The generation amount has stalled, González said, because people are using less power as temperatures cool down and businesses and schools close for the holidays.

On Friday, González said that 73 of the island’s 78 municipalities have some sort of power, even if it comes from generators installed by the Army Corps of Engineers to create temporary power microgrids. (Sánchez put the number of cities with electricity at about 55.)

The lights are mostly back on in Ponce. Culebra is running entirely on a generator the Army Corps installed at the local plant. The five municipalities that remain completely dark are Ciales and Morovis, in mountainous central Puerto Rico, and Maunabo, Naguabo and Yabucoa, in the southeast, where Hurricane Maria’s eye made landfall. The Army Corps is planning to put generators there to light at least the town squares of those cities.

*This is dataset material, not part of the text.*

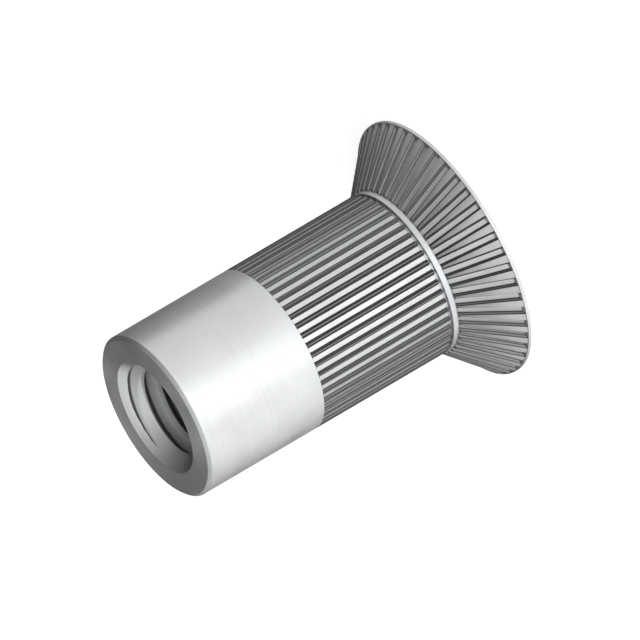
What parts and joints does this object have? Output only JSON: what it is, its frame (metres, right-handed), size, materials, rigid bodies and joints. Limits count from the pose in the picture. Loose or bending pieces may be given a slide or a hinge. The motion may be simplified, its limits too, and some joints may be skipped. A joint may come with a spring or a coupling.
{
  "type": "countersunk rivet nut",
  "caption": "Blind rivet nut with a ribbed countersunk head, a straight-knurled shank and an M6 threaded barrel, pulled up from one side of a sheet.",
  "frame": {"origin": "centre of the flat head face, on the nut's axis", "axes": "+Z along the nut's axis, from the head face up to the open threaded end; a knurl groove is centred on +X"},
  "size_m": [0.0148, 0.0148, 0.019],
  "materials": {
    "plated_steel": "satin, bright zinc on turned and knurled steel"
  },
  "bodies": {
    "root": {"rivet_nut": "plated_steel"}
  },
  "joints": []
}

Who is responsible for restoring power and how much is this work costing?

Power restoration is a joint responsibility of PREPA and the Army Corps, González said. PREPA establishes priorities for which parts of the grid to tackle first. The Army Corps is charged with buying the materials.

Some 3,500 people — from PREPA, the Army Corps and private contractors — are working on restoration, with about 1,000 more expected to arrive in mid-January from mainland utilities that signed mutual-aid agreements with Puerto Rico, González said.

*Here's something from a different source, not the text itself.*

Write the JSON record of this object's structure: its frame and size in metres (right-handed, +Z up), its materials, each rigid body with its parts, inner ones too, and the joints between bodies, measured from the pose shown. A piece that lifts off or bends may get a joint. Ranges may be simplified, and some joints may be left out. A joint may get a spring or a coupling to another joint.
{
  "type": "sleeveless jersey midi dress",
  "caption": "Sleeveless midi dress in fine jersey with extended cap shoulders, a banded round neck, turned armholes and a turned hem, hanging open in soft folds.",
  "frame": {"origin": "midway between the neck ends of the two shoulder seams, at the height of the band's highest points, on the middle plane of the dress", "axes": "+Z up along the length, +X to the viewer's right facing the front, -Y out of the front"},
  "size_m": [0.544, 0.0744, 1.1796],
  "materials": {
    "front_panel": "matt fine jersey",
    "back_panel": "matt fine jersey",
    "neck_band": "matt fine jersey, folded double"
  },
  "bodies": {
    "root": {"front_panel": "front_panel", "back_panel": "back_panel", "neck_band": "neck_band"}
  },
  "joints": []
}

The Federal Emergency Management Agency has allocated $1.8 billion to the Army Corps.

PREPA has also spent about $75 million so far: About $40 million went to an Oklahoma company, Cobra, that PREPA hired to do repair work. More than $35 million went to Whitefish Energy Holdings, the Montana company PREPA hired as part of a widely criticized $300 million contract. FEMA has said it would not reimburse Puerto Rico for the Whitefish contract, but González said they were hoping the agency would reconsider.

How will the electricity be delivered?

González said his goal was to restore power by whatever means possible, even if it is with temporary generators or battery systems. Some homes were left in such bad shape that they might not be able to connect to the grid.

“What we want to do is bring electricity,” he said, no matter what form it takes. “Power is power.”